* Stored records *
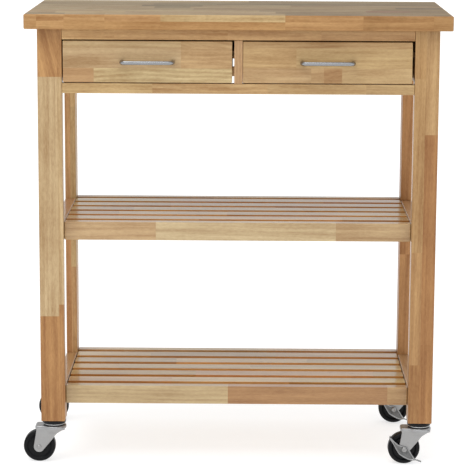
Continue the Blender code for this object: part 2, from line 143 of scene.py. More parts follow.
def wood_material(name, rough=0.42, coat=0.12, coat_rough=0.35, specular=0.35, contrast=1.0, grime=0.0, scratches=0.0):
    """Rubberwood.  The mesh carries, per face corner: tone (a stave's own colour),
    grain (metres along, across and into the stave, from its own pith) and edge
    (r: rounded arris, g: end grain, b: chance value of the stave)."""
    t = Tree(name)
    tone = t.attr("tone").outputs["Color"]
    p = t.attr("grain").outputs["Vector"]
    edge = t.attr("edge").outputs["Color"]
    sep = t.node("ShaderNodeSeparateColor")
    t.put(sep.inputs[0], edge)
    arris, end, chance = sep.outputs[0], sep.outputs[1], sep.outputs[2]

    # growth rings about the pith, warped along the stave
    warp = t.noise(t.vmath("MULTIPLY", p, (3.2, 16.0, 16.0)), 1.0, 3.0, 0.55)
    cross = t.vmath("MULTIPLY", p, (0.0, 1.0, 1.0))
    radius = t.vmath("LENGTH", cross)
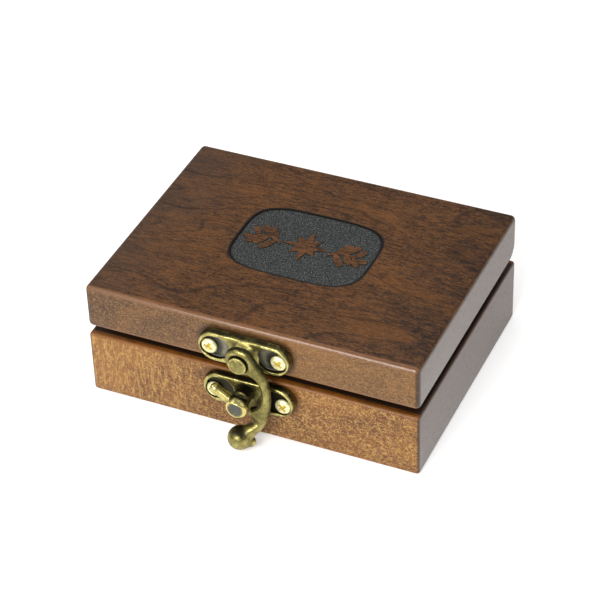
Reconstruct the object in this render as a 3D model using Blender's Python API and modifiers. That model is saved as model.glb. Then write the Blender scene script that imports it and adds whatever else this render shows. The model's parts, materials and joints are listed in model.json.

* Aim *
Repeat the material word for word, in full.

* Exercise answer *
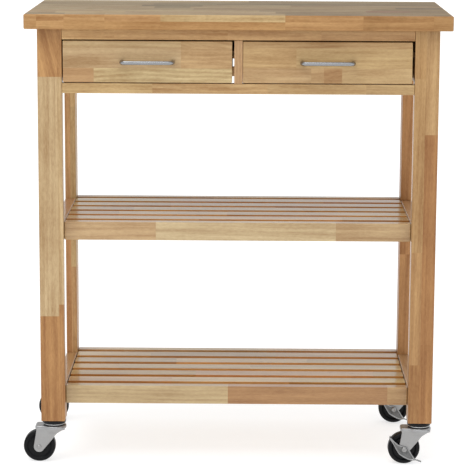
Continue the Blender code for this object: part 2, from line 143 of scene.py. More parts follow.
def wood_material(name, rough=0.42, coat=0.12, coat_rough=0.35, specular=0.35, contrast=1.0, grime=0.0, scratches=0.0):
    """Rubberwood.  The mesh carries, per face corner: tone (a stave's own colour),
    grain (metres along, across and into the stave, from its own pith) and edge
    (r: rounded arris, g: end grain, b: chance value of the stave)."""
    t = Tree(name)
    tone = t.attr("tone").outputs["Color"]
    p = t.attr("grain").outputs["Vector"]
    edge = t.attr("edge").outputs["Color"]
    sep = t.node("ShaderNodeSeparateColor")
    t.put(sep.inputs[0], edge)
    arris, end, chance = sep.outputs[0], sep.outputs[1], sep.outputs[2]

    # growth rings about the pith, warped along the stave
    warp = t.noise(t.vmath("MULTIPLY", p, (3.2, 16.0, 16.0)), 1.0, 3.0, 0.55)
    cross = t.vmath("MULTIPLY", p, (0.0, 1.0, 1.0))
    radius = t.vmath("LENGTH", cross)
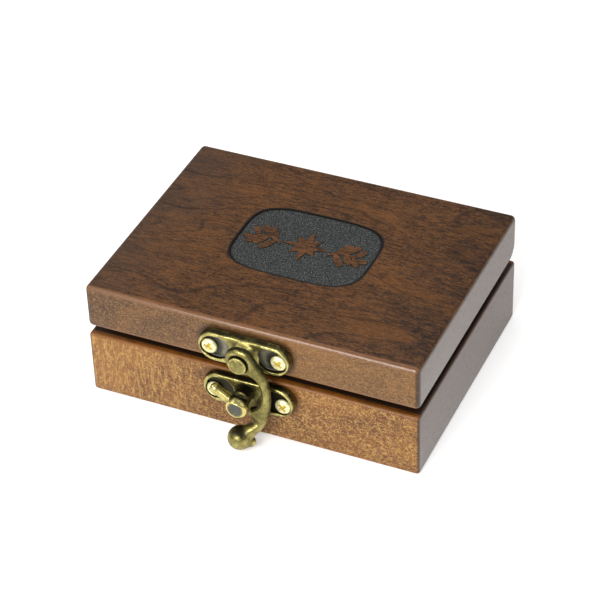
Reconstruct the object in this render as a 3D model using Blender's Python API and modifiers. That model is saved as model.glb. Then write the Blender scene script that imports it and adds whatever else this render shows. The model's parts, materials and joints are listed in model.json.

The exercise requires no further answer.